Red letter day

Where reform has been tried in Russia, democrats thrive. Communist strength, on the other hand, follows the path of Hitler's invasion
July 19, 1996

A veteran of the great patriotic war, whom I have known for the past five years, turned up at my dacha outside Moscow at the end of May and described how Boris Yeltsin has been fighting for re-election.

My friend had been a fighter pilot on the Belarusian front when Hitler launched Operation Barbarossa. He survived to fly secret missions from Chinese airfields against the Americans during the Korean war-another hot time for Soviet pilots. I asked how life was treating him, and awaited the usual litany: Gorbachev had thrown away Europe for a train-load of chicken legs, Yeltsin had sold Russia to criminals, and here he was, a decorated war veteran, trying to survive on a paltry pension that was paid late.

Instead, he gave a smile which revealed gold-capped molars I had not seen before. No, life was as good as it could be for an old man, he said. His veteran's pension had been increased and now covered his needs. He still had his health-hadn't he just walked from the railway station? Moreover, he had received on Victory Day, 9th May, a letter of congratulations not only from the defence minister but one from Boris Nikolaevich himself, on Kremlin notepaper. That sealed it. He was voting for Yeltsin on 16th June.



The penny dropped. So many of those angry people whose support for the communists dominates western television screens remember the war. They are trying in their anger to remind people of what it meant. In his bid to do away with communism, Boris Yeltsin trod on those memories and desecrated their symbol: the red flag. By allowing it to fly beside the Tsarist tricolour on Victory Day, and by sending out those letters, Yeltsin was saying sorry.

In his campaign, Yeltsin has gone out of his way to win over Gennady Zyuganov's communist supporters, to raid his heartlands of the elderly, the veterans, the village peasants. As well as restoring pensions and putting the Kremlin auto-pen to work on letters to war heroes, he has made a powerful appeal to village opinion by coming out as a champion of the Orthodox church. The pay-off came in an endorsement from Patriarch Alexei II, who urged the flock to vote wisely in the elections. This Orthodox version of a Papal Bull did not mention Yeltsin by name; it didn't need to. No one would imagine that by asking them to vote wisely, Patriarch Alexei thought they should vote for Zyuganov.

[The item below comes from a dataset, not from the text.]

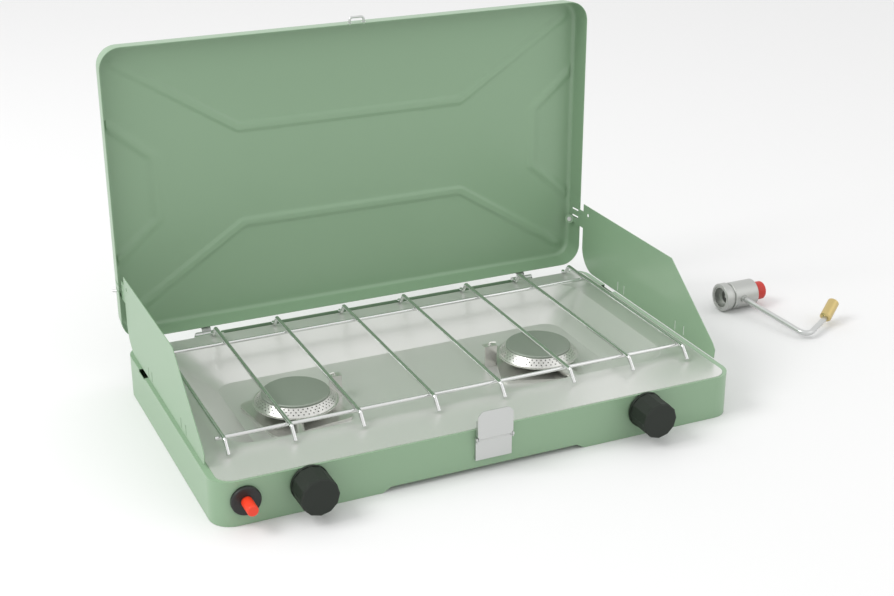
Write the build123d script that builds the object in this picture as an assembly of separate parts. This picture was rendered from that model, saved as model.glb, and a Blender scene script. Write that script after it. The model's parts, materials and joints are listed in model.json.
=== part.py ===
"""Two-burner folding camping stove with lid, windscreens, grate and a loose gas regulator.

Millimetres, +Z up, X to the right, Y to the back. The origin is the centre of
the underside of the base. The lid is drawn open and the windscreens unfolded.
"""
import math
import os
from build123d import *

os.makedirs("parts", exist_ok=True)

# ---- driving dimensions ----
BASE_W = 560.0
BASE_D = 326.0
BASE_H = 46.2
BASE_R = 22.0
SHEET = 0.8
DECK_Z = 47.0
RECESS_FLOOR_Z = 18.0
FRONT_Y = -BASE_D / 2
REAR_Y = BASE_D / 2

HINGE_Y = 166.5
HINGE_Z = 44.8
HINGE_XS = (-188.5, 200.0)
HINGE_HALF = 13.0
ROD_R = 1.5

LID_W = 562.0
LID_L = 321.5
LID_RIM_Y = 169.7
LID_DEPTH = 26.6
LID_BOTTOM_Z = 50.6
LID_SHEET = 0.7
LID_R = 23.0

SCREEN_X = 277.0
SCREEN_SHEET = 0.8
PIVOT = (273.6, 184.5, 104.0)
PIVOT_AXIS = (-0.699901, -0.699901, 0.142396)
PIVOT_PIN_R = 1.5

WIRE_R = 2.1
CROSS_R = 2.0
WIRE_Z = 60.6
WIRE_XS = (36.3, 115.3, 185.2, 251.0)
CROSS_YS = (-94.8, 109.2)

BURNERS = {"left": (-146.0, -4.0), "right": (133.0, -4.0)}
PLATE_TURN = {"left": 8.0, "right": -19.0}
KNOB_X = {"left": -189.0, "right": 171.0}
KNOB_Z = 29.5
STEM_R = 3.0
ELECTRODES = {"left": (-96.5, 15.5), "right": (83.5, 15.5)}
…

The presidential elections have been treated in the west as a competition between two candidates: Yeltsin and Zyuganov. But it is more a competition between two electorates. The shape of these electorates was sketched in last December's elections to the state duma-a kind of giant opinion poll in which the democratic parties and the centrists won about 20 per cent and the communists almost 60 per cent. This was correctly portrayed as a significant shift in support away from reform and towards the defenders of collective ownership. What was not justified, however, was the conclusion that Russians had taken a long, cold look at the market economy and decided to reject it.

Before examining the December election results, I wrote down the centres where private ownership has, in my own observation, been seriously tried: Moscow, St Petersburg, Yaroslavl, Nizhni-Novgorod, Yekaterinburg, Khabarovsk and Vladivostok. All showed stronger than average votes for the democratic parties-an indicator of greater than average support for reform. Looked at the other way, all but Primorskiy, centred on Vladivostok, showed a lower than average vote for the communists. So far, so good.

What this calculation based on private ownership failed to predict was the pattern of other places in Russia proper, where the democrats (while still out-voted by the communists) did relatively well. These 12 regions are either on or adjoin the old trade routes: the White Sea, the Volga river, the trans-Siberian railway, the Baltic Sea, the Paci- fic Ocean, the Sea of Okhotsk, the Barents Sea, the Kama river, the Don river, the Sea of Japan and the Ob river.

On the other side of the ledger the pattern is equally marked. The big votes for the communists were cast in the districts southeast from Smolensk and Bryansk, near the Belarusian border, through Orel and Kursk to Lipetsk, Tambov and Penza-the "red belt."

What are the elements defining the red belt? First, it endured the Hitler invasion and suffered some of the fiercest fighting of the great patriotic war. The footprints of the Wehrmacht occupation and of the red belt on the map of European Russia are a close match. Second, it is the heartland of collective agriculture in Russia. Third, it is mostly well away from the trade routes. Yeltsin was never likely to win a majority of votes there-but then he never had to. Nationally, the election was his if he could win a slice of their fat communist majorities. That is why he set the red flag flying over the Kremlin again on Victory Day. It takes a communist to catch a communist.